Developer sees cannery as diamond in the rough Old Seneca plant to be restored

As a boy, Stephen B. Billings fished off the point behind the old S. J. Seneca cannery building in Havre de Grace.

Now, as project manager for the Seneca Point Luxury Condominiums, he sits a few feet away in a makeshift office where blueprints cover the walls, and workmen install a counter as he talks.


On the town's ever-changing waterfront, one thing remains constant -- Mr. Billings' fascination with the historic cannery building.

"I've always been intrigued by the site," he says. "I always thought there would be a good use for that building. It's one of the nicest pieces of property in the whole Chesapeake Bay region."


The company Mr. Billings works for -- Headwater Construction of Newark, Del. -- plans to restore the cannery as the final phase of a three-year condominium project. Headwater is building 54 condominiums and 40 boat slips on the site next to the old cannery in the project's initial phase, then plans to turn its attention to the 30,000 square feet of history.

The cannery, reminiscent of the now-famous Camden Yards, was built between 1878 and 1885 for S. J. Seneca as part of his fruit-packing and canning operation. In the huge spaces, a machine invented by Seneca made a complete can, soldering top and bottom and, powered by four steam engines, spat out 30,000 cans a day.

These days, when Mr. Billings looks out over the old cannery warehouse, he envisions all sorts of possibilities: a seafood restaurant, a mix of shops, a mini convention center, even a horse racing simulcast site. And, oh yes, an office for himself on the top floor "with a glass wall and a view of the river."

Headwater most likely will convert the warehouse into a restaurant and shops, Mr. Billings says.

The interior of the building, which has been vacant for about 15 years, is in good condition. Massive, hand-cut chestnut pillars and beams dominate the huge spaces. Solid oak flooring, scarred by years of industrial use, stretches away into dusty space. "Wouldn't this make a great barroom floor?" Mr. Billings asks.

Outside, on a trash-strewn concrete loading dock stretching toward the river, the scraps of metal and broken chairs are forgotten, replaced by visions of white tables with checkered tablecloths and customers in dock shoes. "Wouldn't this be a great place to dine outside?" Mr. Billings asks.

The back of the building, made of granite blocks, faces the Susquehanna River. Huge stone buttresses throw up a challenge to the passing decades, a contest the supports have easily won. The building fronts St. Johns Street, where passers-by have grown accustomed to the classical brick facade with pilasters and recessed panels and a recessed gable. Granite lintels frame the windows and doors throughout its three levels.

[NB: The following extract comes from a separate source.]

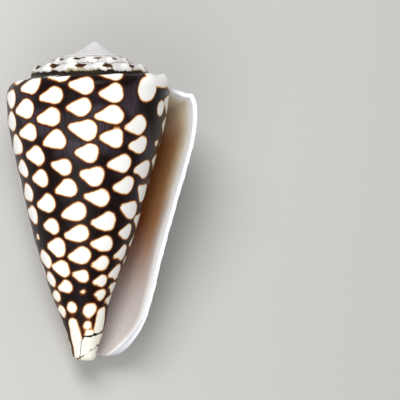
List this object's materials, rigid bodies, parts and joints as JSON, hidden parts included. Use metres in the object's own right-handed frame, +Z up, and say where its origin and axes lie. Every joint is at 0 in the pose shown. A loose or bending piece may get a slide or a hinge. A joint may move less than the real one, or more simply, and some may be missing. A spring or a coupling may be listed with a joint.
{
  "type": "cone shell",
  "caption": "Sea snail shell in the form of a cone, with a low stepped and knobbed spire, a tapering body whorl and a long narrow mouth behind a thin outer lip.",
  "frame": {"origin": "on the floor, at the centre of the footprint of the shell as it lies on its back", "axes": "+Y towards the tip of the spire, along the lying shell; +X towards the outer lip; +Z up, the way the mouth faces"},
  "size_m": [0.0532, 0.0876, 0.0503],
  "materials": {
    "shell": "polished, near-black brown with a network of white rounded triangles, brown inside"
  },
  "bodies": {
    "root": {"shell": "shell"}
  },
  "joints": []
}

Mr. Billings says several potential tenants have contacted him about the warehouse. He declined to say how much the company paid for the cannery and for the roughly three acres slated for condominiums.


The brick on the upper floors of the warehouse needs to be repointed, and Mr. Billings says the biggest expense will be installing the necessary sprinkler systems to meet fire code requirements. But because the building has been used continually for warehouse space since the demise of the canning industry, it has updated electrical and plumbing systems.

The Seneca Point project won praise from Stan Ruchlewicz, director of the Havre de Grace Department of Planning. "We're ** looking with great interest on this project," he says. "Everybody can't wait to get a solid reuse into that place."

Mr. Ruchlewicz adds that though the cannery portion of the project has yet to come before the planning commission, he has had no objection to the condo plans. And he believes the town needs another restaurant.

The company hopes to break ground for the Victorian-style condos next month. The two- to four-bedroom condominiums will be offered from $149,990 to $209,000. Boat slips will be extra.

Mr. Billings says the company has deposits for 40 of the condominiums. While local residents bought some, the development has also attracted commuters, especially those from Philadelphia and New Jersey.

Such development raises comparisons to another once-small historic waterfront town -- Annapolis.


"Havre de Grace has been a hidden treasure," Mr. Billings says. "We have huge amounts of people who summer here in sailboats."

But, he adds, "I don't think we want to become the next Annapolis."

Mr. Ruchlewicz isn't bothered by such comparisons. The two towns are different, he says, pointing to Havre de Grace's solid industrial base and Annapolis' government functions. "We have a limited waterfront. We're pretty constricted; we won't sprawl," he says.